ILS VOULAIENT FUIR LEUR COMMUNE ET LE PAYS COMME DES CENTAINES D’AUTRES Partis en janvier de Cap-Djinet, 30 à 40 harraga n’ont plus donné signe de vie

Reportage réalisé par Abachi L.
Seraient-ils disparus en mer ? En tout cas, Ali, qui nous a fait une confidence spontanée, en est convaincu.
«Vous avez une caméra, alors mettez-la en marche parce que j’ai le cœur plein au sujet des harraga. En janvier 2020, quatre barques sont parties de Ouled Bounoua ; deux sont arrivées en Espagne,  alors que pour les deux autres, leurs occupants n’ont donné aucun signe de vie», nous lance Ali (nous avons changé le prénom), 20 ans. Il nous a fait cette révélation à quelques dizaines de mètres de la mer et de l’endroit d’où seraient parties ces quatre barques. Nous insistons sur la véracité de sa déclaration. aâmmi Saïd, 67 ans, voisin de Ali dans l’agglomération de Ouled Bounoua, dans la commune de Cap-Djinet (est de la wilaya de Boumerdès), qui  suivait  notre échange, intervient pour appuyer les dires du jeune homme. 

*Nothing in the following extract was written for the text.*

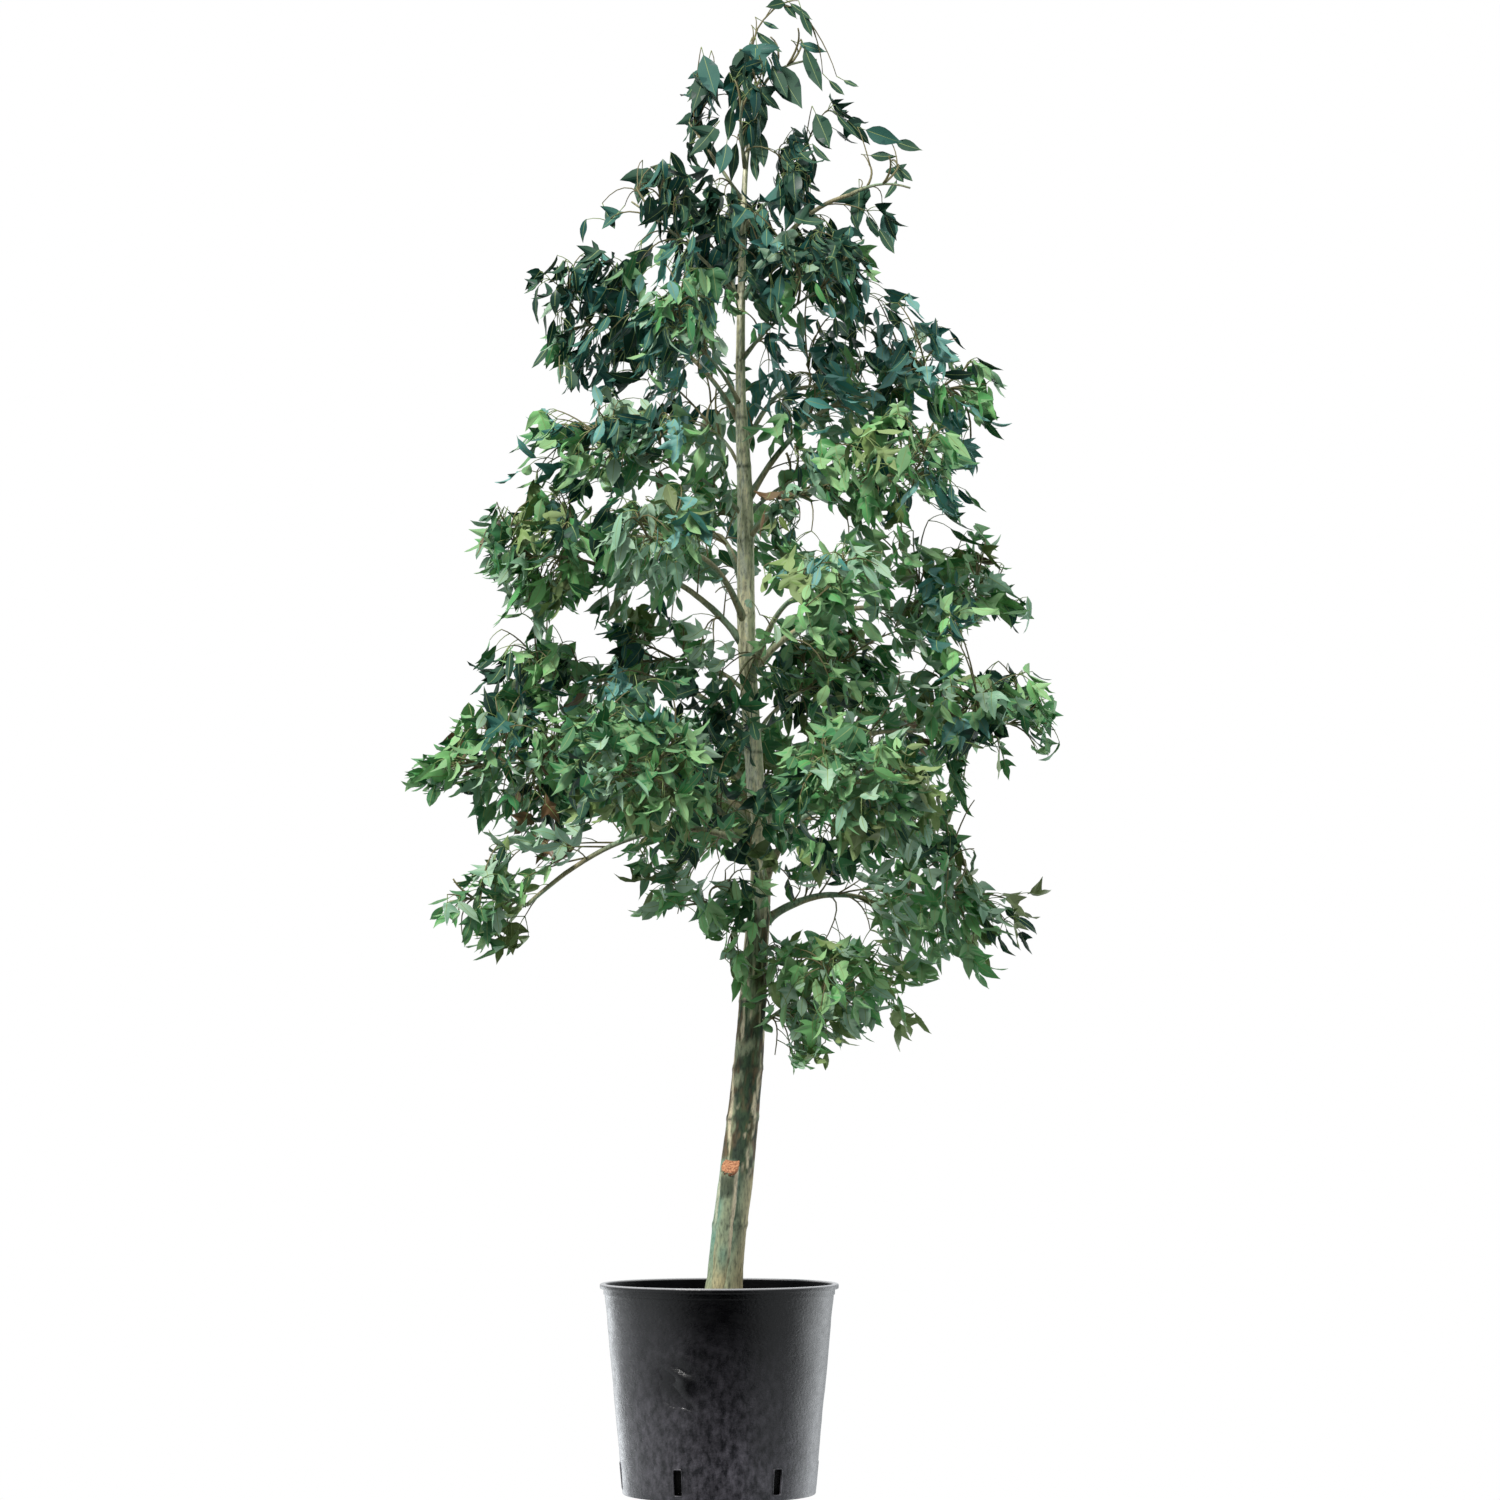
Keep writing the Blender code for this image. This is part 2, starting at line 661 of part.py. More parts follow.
def try_leaf(mass, space, direction, lines, dice):
    """A leaf that hangs near a place of the space's shell, on a petiole from the nearest twig."""
    size = mass.leaf_length * dice.uniform(0.88, 1.10)
    middle = spot_in(space, *(direction * dice.uniform(*LEAF_SHELL)))
    away = (middle - space.centre).normalized()
    level_away = Vector((away.x, away.y, 0.0))
    slant = Vector([dice.uniform(-0.5, 0.5) for _ in range(3)])
    droop = (0.75 - 0.55 * direction.z) * dice.uniform(0.6, 1.3)
    forward = (level_away * dice.uniform(0.0, 0.7) - UP * droop + slant).normalized()
    above = away + UP * 0.3 + Vector([dice.uniform(-0.5, 0.5) for _ in range(3)])
    base = middle - forward * size * 0.5
    root = nearest_on(lines, base)
    if not PETIOLE_RANGE[0] <= (base - root).length <= PETIOLE_RANGE[1]:
        return None
    return leaf_corners(root, base, forward, above, size)


def leaf_tree(corners, gap=0.004):
    """A search tree of a leaf without the root of its petiole, which is sunk in a twig."""
    root, base = (corners[0] + corners[2]) / 2, (corners[3] + corners[5]) / 2
    shift = (base - root).normalized() * gap
    return BVHTree.FromPolygons([c + shift for c in corners[:3]] + corners[3:], LEAF_FACES)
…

Selon eux, dans chaque barque, il y avait entre 15 et  20 jeunes. Nous revenons le lendemain dans ce village situé en bord de mer, au milieu de la ZET (Zone d’expansion touristique) pour chercher d’autres informations. Le sujet étant sensible et sous couvert du secret, les réponses à nos questions sont difficiles à obtenir. 
Après avoir discuté avec un commerçant d’une soixantaine d’années, ce dernier n’a pas démenti les assertions de ses voisins sur le départ des quatre barques mais a évité d’en dire plus. L’information d’Ali est crédible. 
Le 22 janvier nous avons eu une autre confirmation à partir de Zemmouri au sujet des quatre canots de Ouled Bounoua. 
Cette source nous a également révélé que quatre autres barques avaient pris le large en janvier à partir de Zemmouri ElBahri (3) et de Benyounès (1). Deux n’ont toujours pas donné signe de vie. Nous n’avons pas pu vérifier cette dernière information. En vérité, nous nous sommes dirigés vers Cap-Djinet et Ouled Bounoua, plus exactement, pour de plus amples informations sur la destruction irréversible de la zone touristique par des constructions illicites et l’abandon des locaux commerciaux dits «de Bouteflika». Nous poursuivons nos recherches. Direction quartier La Carrière, toujours dans la commune de Cap-Djinet, où nous rencontrons 
N., 36 ans, un activiste du Hirak qui est bien informé, sur tout ce qui se passe dans sa commune. Il n’a pas nié l’information relative aux quatre barques de Ouled Bounoua. Pire, il nous a affirmé que trois  avaient pris le large depuis le début de l’année à partir de la plage La Carrière où il habite. 
«Il y a beaucoup de jeunes qui partent de Cap-Djinet, généralement vers l’Espagne. Effectivement, il y a des embarcations qui ont pris le large vers l’Espagne durant ce mois de janvier 2020. Il y a des harraga qui ne sont pas de Cap-Djinet mais qui ont des contacts là-bas pour pouvoir embarquer. En janvier, trois départs ont eu lieu de la plage La Carrière. Le convoi comportait entre 15 et 20 harraga. Ils sont tous arrivés en Espagne.» En résumé, au minimum, sept barques seraient parties ce mois de janvier de Cap-Djinet avec à leur bord entre 105 et 140 personnes. 
N. précise encore : «Il y a lieu d’ajouter d’éventuelles barques qui pourraient prendre le large à partir des plages de Dellys, Sidi-Daoud, Laghata, Zemmouri, Thénia ou d’autres endroits de la wilaya de Boumerdès.» Selon notre interlocuteur qui était accompagné de ses deux amis, en 2019, ils étaient nombreux à risquer leur vie à partir de Cap-Djinet pour une vie meilleure.Nous insistons sur le nombre. «Il faut compter plus de 300 personnes dont l’âge se situe entre 15 et 40 ans. Il y a parmi eux des diplômés. La majorité est arrivée,  malheureusement il y a eu des morts et des disparus.»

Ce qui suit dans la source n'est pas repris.